小説を読むことは、自分の語彙力を高める手段になると思う。
びっくり仰天、口もきけない。肝をつぶした。おったまげた。あっけにとられ、目がくらむ。何もかも大規模なので、ぼーっとなってしまった。ただただ立ちつくして、目をぱちくりさせるばかり。
-チョコレート工場の秘密 ロアルド・ダール
「驚いた」だけでも、こんなにも沢山の表現方法が存在する。これは小説の中のほんの一部の文章だ。
小説は、全て文字で言葉で文章で、情景も表情も感情も表さないといけない。だから、伝わるように伝えるために、事細かに言葉が連なっている。それも洗練された言葉たちが。
私は自分の感情を言葉にしたり相手に本音を伝えたりするのがあまり得意ではないようだ。

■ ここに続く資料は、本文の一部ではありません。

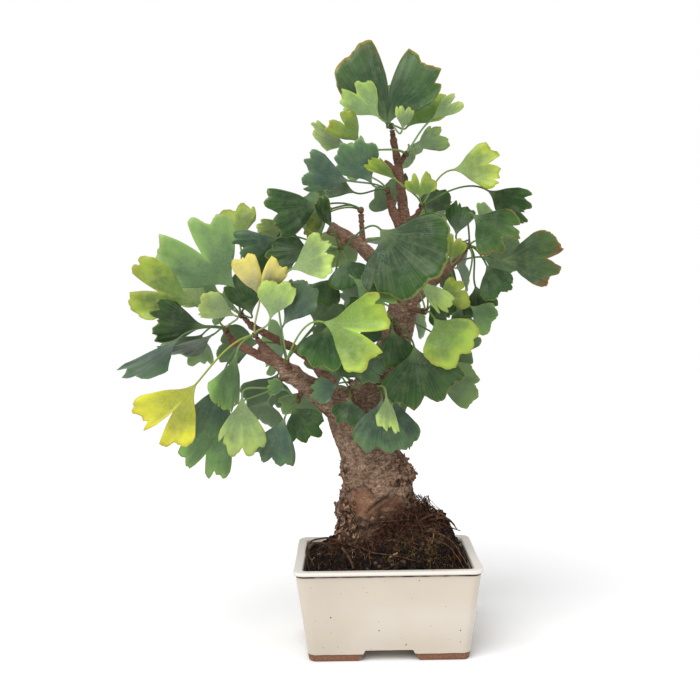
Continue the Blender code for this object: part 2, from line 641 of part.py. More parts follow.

言語化に労力を消費するし、正しく伝えたい気持ちが勝って酷く喉がつっかえる。言葉の選択を誤ることで、誤解を招いたり無駄に傷つけたりするのが物凄く嫌なのだ。自分の語彙力次第で、免れる過ちは起こしたくないという気持ちが強い。なぜなら、人を傷つけることは自分も傷つくことになるからだ。これは繊細な分、感じとってしまう私にとっては自動的に起こるサイクルなのだ。
だから、私に新たな言葉を与え、語彙や表現の幅を増やしてくれる小説は、私の生きやすさにも繋がっていくのではないかと思う。
無論、自分の感情を汲み取れることから始まる話ではあるのだが。